Why cannot I get some kind of answer on this? It is not that hard.


----------



## gambit3131 (Mar 24, 2005)

Tivo Logo's doing a Google Image search


----------



## Blitz68 (May 11, 2006)

I am looking for channel logos to load into my DVR. Not the logo of the Tivo icon


----------



## puffdaddy (Mar 1, 2006)

Google "logo-67.slice". You're feeling lucky...


----------



## Blitz68 (May 11, 2006)

THX PDiddy...lol I will give it a shot.


----------



## bigrig (Jul 1, 2004)

DDB -> Files forum -> Search "logo"

Matt


----------



## jamieh1 (Mar 5, 2003)

Ive never done any hacking to my Directv HDDVR, can someone explain to me how I can change or add logos to my system.


Thanks


----------



## cheer (Nov 13, 2005)

Gotta hack it first. Go look at the Zipper thread.


----------



## MisterEd (Jun 6, 2001)

I have installed the logo slice onto my HR10-250 and got most of the logos added. I have also downloaded some of the newer HiDef logos from DDB (they are in PNG format). I have TivoWeb installed but can't figure out how to add the PNG logos. I FTP's them to the TiVo but don't know where they should go or how to add them. Tried using Tivoweb import logo feature but can't figure it out. Any help would be appreciated.


----------



## bigrig (Jul 1, 2004)

Import logo should work. If your tivoweb isn't in /var, make sure you mount as read/write.

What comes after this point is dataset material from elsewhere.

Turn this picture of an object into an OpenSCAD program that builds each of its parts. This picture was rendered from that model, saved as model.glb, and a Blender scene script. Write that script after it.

Also make sure you have an "uploads" directory under tivoweb.

Matt


----------



## dlmcmurr (Mar 2, 2006)

MisterEd said:


> I have installed the logo slice onto my HR10-250 and got most of the logos added. I have also downloaded some of the newer HiDef logos from DDB (they are in PNG format). I have TivoWeb installed but can't figure out how to add the PNG logos. I FTP's them to the TiVo but don't know where they should go or how to add them. Tried using Tivoweb import logo feature but can't figure it out. Any help would be appreciated.


I had to add an uploads directory under my tivowebplus directory before my import would work. Then it worked great for me on my 6.2 dtivo. I just browse my PC and select the one I want.

Dave


----------



## MisterEd (Jun 6, 2001)

Still doesn't work. When I click on "IMPORT LOGOS" and select EITHER DirecTV or TiVo my browser tried to go to http://192.168.1.200/logos/import/. I have tried creating that directory as well as the /tivowebplus/uploads as you suggested and it still won't work. I have Tivowebplus in /var/hack.



dlmcmurr said:


> I had to add an uploads directory under my tivowebplus directory before my import would work. Then it worked great for me on my 6.2 dtivo. I just browse my PC and select the one I want.
> 
> Dave


----------